M. genitalium appeared in 28 (18%) of 157 diagnosed women with acute PID who were enrolled in a study that had primarily focused on comparing two antibiotic regimens, and in 30% of those women with histologically proven acute PID. Using an in-house transcription-mediated assay for M. genitalium, researchers at the University of Pittsburgh found that endometrial identification of M. genitalium linked independently with a fourfold increased prevalence of histologically confirmed acute PID.
Those numbers for M. genitalium put it in the same ball park in the study with the two traditional heavy hitters of acute PID, N. gonorrhoeae and C. trachomatis. By establishing a significant role for M. genitalium in acute PID, the data immediately called into question the standard empiric therapies for acute PID.
"The PID treatments we use fall short for eradicating M. genitalium," said Dr. Wiesenfeld, an ob.gyn. and infectious diseases physician at the University of Pittsburgh, who reported the results. "Whether these findings [affect] treatment guidelines for acute PID remains to be seen; but if it is truly important to treat M. genitalium, it will completely turn around our treatment regimens."
The looming dilemma is that the azithromycin or doxycycline used for gonorrhea will not stop many of the infections by M. genitalium, while the moxifloxacin that can handle most M. genitalium today does not eradicate N. gonorrhoeae.
However, it’s premature to consider routinely testing or screening for M. genitalium in patients with PID or other possible forms of M. genitalium infection, Dr. Wiesenfeld cautioned. That’s in part because of the current logistical limitations on testing, and in part because the long-term impact of M. genitalium infection on reproductive health is not yet established. Longer follow-up of women in the study should shed more light on the natural history of the patients who received treatments that did not eradicate M. genitalium.
"If M. genitalium turns out to be associated with PID, it is the single organism that is not covered by current treatment with a cephalosporin, doxycycline, and metronidazole," said Sharon L. Hillier, Ph. D., in an interview during the meeting. "We are very concerned about it because it is a fairly sizable fraction of the STIs we’ve seen in these women with acute PID," said Dr. Hillier, professor of ob.gyn. and reproductive sciences at the University of Pittsburgh and a collaborator with Dr. Wiesenfeld on his study.
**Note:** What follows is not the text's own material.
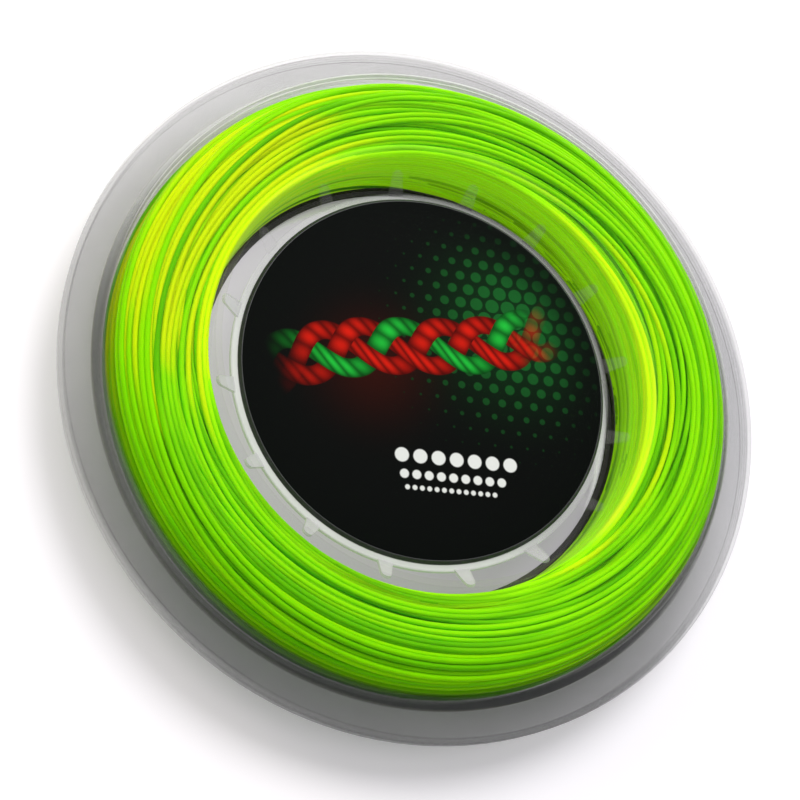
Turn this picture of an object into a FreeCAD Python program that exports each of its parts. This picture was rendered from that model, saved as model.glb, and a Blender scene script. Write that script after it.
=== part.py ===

Dr. Hillier agreed that the key question to address is the fertility risk to women from having PID caused by M. genitalium.
"It’s so common that it might have a huge population impact," she said. "We know fertility outcomes are bad from gonorrhea and Chlamydia." The fertility risk from M. genitalium "will be what makes us decide if we need to add another treatment."
Adding moxifloxacin to routine, empiric treatment for acute PID would be an especially tough call if it also meant dropping doxycycline, a drug that is otherwise attractive because of its low cost and broad spectrum of activity against other PID pathogens.
"It remains to be seen what we should do for empiric therapy for women who walk in with PID, what is the best way to try to preserve her fertility," Dr. Hillier said. "We simply don’t know right now, but it’s been a huge topic of conversation."
Changing the treatment strategies
While the best initial management strategy for acute PID remains unclear, the specter of M. genitalium has already changed the management strategy used by Dr. Paddy Horner to treat men with NGU, said Dr. Horner, a physician in the school of social and community medicine at the University of Bristol, U.K.
These days, his preferred approach is what he calls "infection-specific" first-line therapy: Before treatment begins, he eliminates purely empiric therapy by employing a commercially available, nucleic-acid amplification test for gonorrhea and Chlamydia at the first encounter and getting the result in 30 minutes.
That means treating men who test positive for Chlamydia with a week of doxycycline first, or starting with a 5-day course of azithromycin for men who are Chlamydia negative. However, he advised using a single, 1-g dosage of azithromycin with caution, because of the prevalence of macrolide resistance. But Dr. Horner also admitted that no evidence has proven the superiority of the 5-day alternative that starts with a 1-g dose followed by 500 mg daily for 4 more days. Men who test positive for N. gonorrhoeae should receive 1 g of azithromycin plus 500 mg ceftriaxone.